My life so far:  Looking back on a peripatetic existence, I seem to have settled in rather more far-flung places than most.  I’m a Londoner by birth, spent my early childhood in Latin America, brought my own children up in Andalucia, lived for a good few years in my husband’s ancestral homeland, the island of Mull in the Hebrides off the west coast of Scotland, and have, for the last quarter century, lived in a rambling farmhouse in the wilds of Wales.

         A few months ago - June 2017 - I moved lock, stock and very few possessions back to the city of my birth, and I here, right in the heart of the most exciting metropolis on earth, is where I mean to stay. 

         Born in London during WW2, my toddler food-memories are of dried bananas and powdered eggs - yuck.  My father died in the war, leaving a two-year-old and a baby - me.  Our mother married again to a diplomat on the Latin American circuit who’d just been posted to Uruguay. Primary school in Montevideo taught me to read, write and think in Spanish (I already spoke French, the diplomatic language). Holidays were spent with my schoolmates riding with gauchos, scrambling ostrich eggs over a camp fire and catching soup-fish off the harbour wall - early training for a career as a food-writer. 

         Shipped home to boarding-school in the Malvern hills (nothing good to eat) brought holidays in Madrid and San Sebastian (with my family), Monte Carlo, Venice and Austria (with my gambling grandparents).  Both familes employed local cooks and my favourite place was always in the kitchen. At 16 - my family didn’t do university for girls - I was off to the Eastbourne School of Domestic Economy (basic culinary skills, diploma in housemaiding). Finishing school in Paris (short skirts, black stockings, Simone de Beauvoir) followed by Florence (home-made pasta, kitchen-Italian) was preparation for the London season, a marriage-market (class of 58, nobody wanted to marry me). 
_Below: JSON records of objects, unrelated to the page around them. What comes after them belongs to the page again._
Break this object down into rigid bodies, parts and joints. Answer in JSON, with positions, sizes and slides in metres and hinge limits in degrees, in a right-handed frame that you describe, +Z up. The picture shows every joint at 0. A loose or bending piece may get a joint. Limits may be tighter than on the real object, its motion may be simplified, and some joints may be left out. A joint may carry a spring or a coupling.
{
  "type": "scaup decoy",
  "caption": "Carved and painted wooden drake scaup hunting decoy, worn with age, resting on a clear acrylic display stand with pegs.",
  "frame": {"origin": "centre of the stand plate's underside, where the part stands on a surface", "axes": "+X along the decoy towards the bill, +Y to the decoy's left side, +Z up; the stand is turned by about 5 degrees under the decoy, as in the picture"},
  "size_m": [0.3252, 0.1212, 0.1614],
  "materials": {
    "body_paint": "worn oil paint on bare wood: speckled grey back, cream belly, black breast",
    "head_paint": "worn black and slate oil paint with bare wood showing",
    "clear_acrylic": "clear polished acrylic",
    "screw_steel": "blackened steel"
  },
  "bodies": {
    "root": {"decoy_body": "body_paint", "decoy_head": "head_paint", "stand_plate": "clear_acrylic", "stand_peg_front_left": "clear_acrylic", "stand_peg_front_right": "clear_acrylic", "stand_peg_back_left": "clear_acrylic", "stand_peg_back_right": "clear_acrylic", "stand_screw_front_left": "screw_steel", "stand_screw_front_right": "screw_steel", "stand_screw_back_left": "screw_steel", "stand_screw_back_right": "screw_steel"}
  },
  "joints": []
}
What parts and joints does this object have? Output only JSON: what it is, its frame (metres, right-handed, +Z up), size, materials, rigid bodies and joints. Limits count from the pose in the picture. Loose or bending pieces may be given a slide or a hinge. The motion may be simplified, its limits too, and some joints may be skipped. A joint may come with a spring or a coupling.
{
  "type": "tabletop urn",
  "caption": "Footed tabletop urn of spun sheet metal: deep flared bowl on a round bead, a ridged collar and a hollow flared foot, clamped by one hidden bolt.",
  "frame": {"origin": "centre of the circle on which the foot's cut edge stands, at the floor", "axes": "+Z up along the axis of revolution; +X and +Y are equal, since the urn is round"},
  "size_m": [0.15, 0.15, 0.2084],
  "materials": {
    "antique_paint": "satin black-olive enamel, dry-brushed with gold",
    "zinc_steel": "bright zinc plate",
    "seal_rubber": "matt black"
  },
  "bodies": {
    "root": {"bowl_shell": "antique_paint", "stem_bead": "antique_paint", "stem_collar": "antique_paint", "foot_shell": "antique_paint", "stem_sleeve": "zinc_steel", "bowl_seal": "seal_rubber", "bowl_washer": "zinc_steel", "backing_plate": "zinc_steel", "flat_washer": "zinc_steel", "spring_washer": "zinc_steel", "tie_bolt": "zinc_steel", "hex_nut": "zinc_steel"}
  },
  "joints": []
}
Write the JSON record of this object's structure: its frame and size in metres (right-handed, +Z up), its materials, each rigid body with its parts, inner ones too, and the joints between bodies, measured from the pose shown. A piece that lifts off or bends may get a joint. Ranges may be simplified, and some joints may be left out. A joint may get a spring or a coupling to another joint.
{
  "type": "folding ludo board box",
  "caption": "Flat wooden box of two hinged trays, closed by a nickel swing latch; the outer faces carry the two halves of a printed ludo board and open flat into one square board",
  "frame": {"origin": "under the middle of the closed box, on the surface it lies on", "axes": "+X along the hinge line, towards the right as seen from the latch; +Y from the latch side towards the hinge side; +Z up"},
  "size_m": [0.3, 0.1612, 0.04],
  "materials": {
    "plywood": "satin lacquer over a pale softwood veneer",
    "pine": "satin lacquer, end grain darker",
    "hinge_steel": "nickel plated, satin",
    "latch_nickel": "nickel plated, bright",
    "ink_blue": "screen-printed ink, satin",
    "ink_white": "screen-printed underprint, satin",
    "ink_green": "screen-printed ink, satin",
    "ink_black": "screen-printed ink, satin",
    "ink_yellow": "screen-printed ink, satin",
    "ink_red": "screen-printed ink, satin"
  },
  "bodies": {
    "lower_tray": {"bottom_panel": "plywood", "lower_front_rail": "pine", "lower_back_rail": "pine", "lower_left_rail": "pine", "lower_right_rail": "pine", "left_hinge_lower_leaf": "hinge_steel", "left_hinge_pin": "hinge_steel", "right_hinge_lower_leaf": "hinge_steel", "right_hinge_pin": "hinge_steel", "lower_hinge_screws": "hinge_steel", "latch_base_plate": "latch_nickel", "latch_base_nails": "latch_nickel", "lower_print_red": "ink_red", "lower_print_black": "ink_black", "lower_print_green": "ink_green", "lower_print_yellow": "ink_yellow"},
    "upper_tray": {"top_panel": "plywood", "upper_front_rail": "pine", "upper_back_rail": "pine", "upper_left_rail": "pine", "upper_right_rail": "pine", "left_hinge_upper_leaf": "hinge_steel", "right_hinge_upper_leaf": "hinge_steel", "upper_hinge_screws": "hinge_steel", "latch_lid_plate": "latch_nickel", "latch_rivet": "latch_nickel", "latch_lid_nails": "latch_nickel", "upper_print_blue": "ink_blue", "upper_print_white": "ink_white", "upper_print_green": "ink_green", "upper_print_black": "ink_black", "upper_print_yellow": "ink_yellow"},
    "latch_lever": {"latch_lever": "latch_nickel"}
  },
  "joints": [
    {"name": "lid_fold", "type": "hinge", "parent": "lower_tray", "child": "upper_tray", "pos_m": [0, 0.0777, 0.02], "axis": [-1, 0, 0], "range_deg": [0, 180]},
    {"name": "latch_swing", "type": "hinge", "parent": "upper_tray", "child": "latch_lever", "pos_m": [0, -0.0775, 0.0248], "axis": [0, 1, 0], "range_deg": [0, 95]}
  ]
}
         The following year, after my family moved to Mexico (where I took short-term work in the embassy), I embarked on life in London as an art student (Byam Shaw, then Kennington City & Guilds), doubled-up with paid-employ as office dogsbody at Private Eye in the very early days. Reader, I married the then-proprietor, Nicholas Luard (novelist, conservationist, travel-writer, 1937-2004). When four children arrived in quick succession, I decided I preferred family life among the Latins to wife and mother in 1960’s Swinging London. So I moved us all to a remote valley in Andalucia where I supplemented the family income as a natural history artist (botany for Kew, birds for the Tryon Gallery in London). 
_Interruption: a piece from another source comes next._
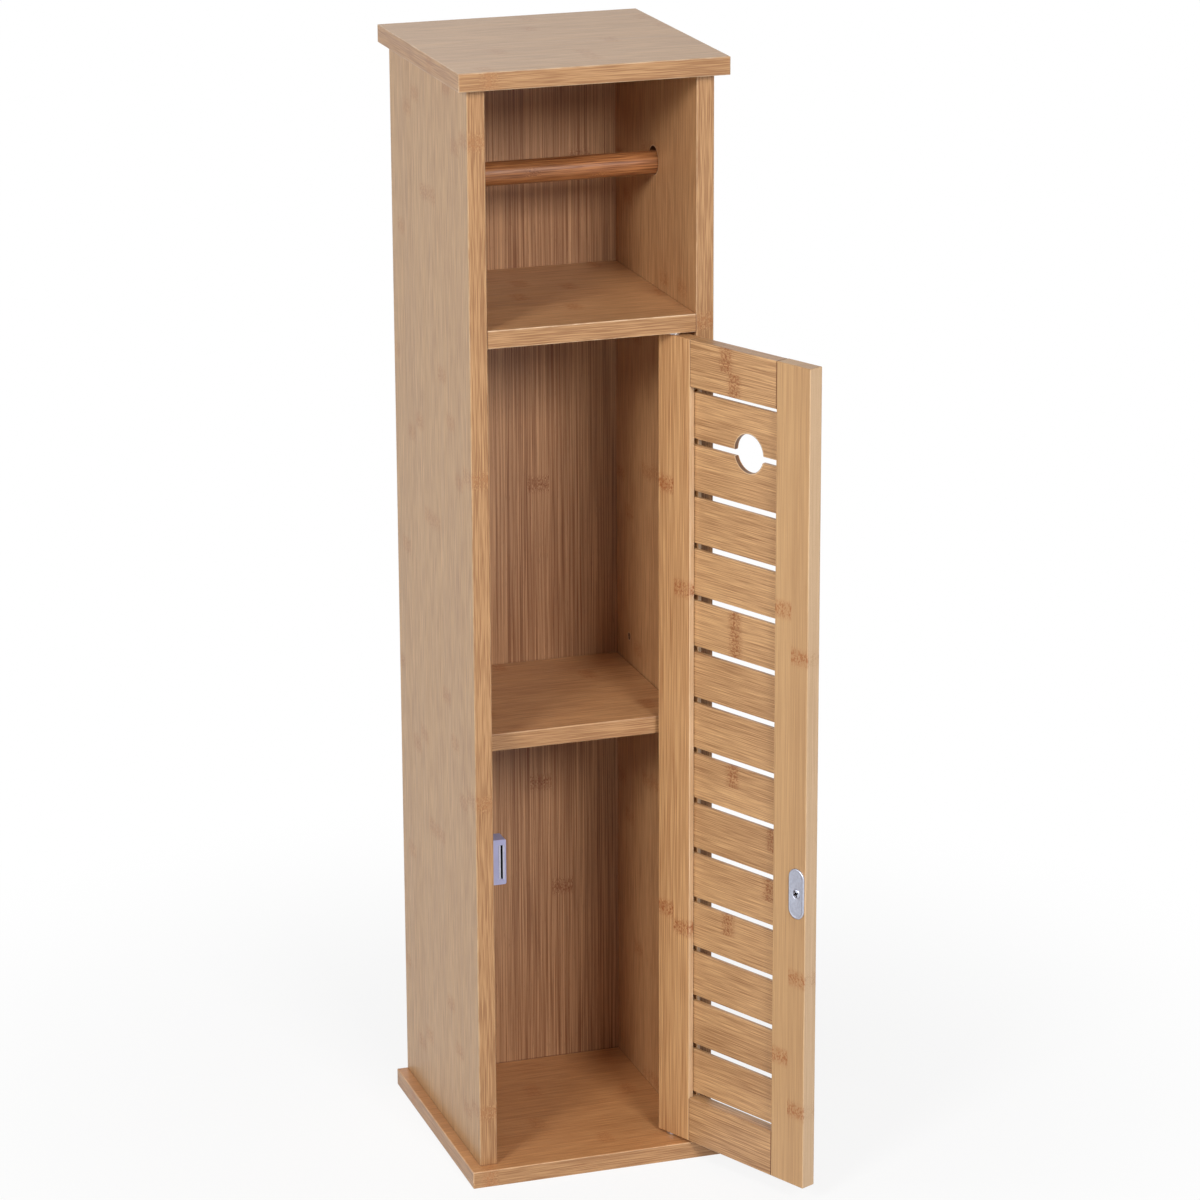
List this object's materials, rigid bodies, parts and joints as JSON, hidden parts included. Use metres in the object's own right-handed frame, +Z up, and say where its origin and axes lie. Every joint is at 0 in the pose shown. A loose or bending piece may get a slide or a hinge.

Which led to a cookery column in The Field (with appropriate illustration) and started me on the road I’ve followed ever since.

         Journalism has always fuelled my work as a writer, allowing me to explore places, people and culinary traditions I’d could never otherwise have reached.  As a contributor to newspapers and magazines, my work has appeared regularly over some forty years in The Scotsman, Daily Telegraph, Country Living, Country Life, The Jewish Chronicle, House & Garden, Food & Travel and the Daily Mail as well, for the last 15 years as a monthly columnist (with illustration), in The Oldie magazine.

         As a tv presenter, in the early 1990’s I wrote and presented a 13-part cookery series for SBS Australia and BBC2 based on my research for European Peasant Cookery.  Each half-hour episode was filmed on location among self-sufficient rural communities throughout Europe - including Eastern Europe just before the collapse of the Soviet Union. I’m delighted that the series is now being re-released as a free download on the website talkingoffood.com. 

         My career as a natural history artist never really went away, though I now use paint and paper to record places and people in hundreds of palm-sized sketch-books, raw material for illustrations as well as a way of communicating in markets and kitchens when I don’t have the language.  This has also provided me with a visual diary on which I have based four memoirs-with-recipes, Family Life, Still Life, My Life as a Wife and the most recent, Squirrel Pie and Other Stories.

         An appetite for storytelling - not useful when writing recipes - persuaded me mid-career, the late-80’s, to publish a couple of blockbuster romantic historical novels, Emerald and Marguerite, that made more money than anything else I’ve ever written (sooner or later I mean to return). 

          Meanwhile, for most of my writing-life, I have been involved with the organisation of which I am now Chair, The Oxford Symposium on Food & Cookery, an annual gathering of food-historians, cookbook authors, journalists, students and amateurs of gastronomy started in 1962 by historian Alan Davison, philosopher Theodore Zeldin, food-writers Elizabeth David and Jane Grigson.  As a registered Charity with a remit to educate and inform, it’s exactly what was needed when I first began to write - and had it not been for Mrs. Grigson’s invitation to join one of the first discussion weekends, I might never have embarked on a literary career at all.

         And as the grateful recipient of The Guild of Foodwriters' Award for Lifetime Achievement in 2016, I'm hoping to carry on for a good few years yet!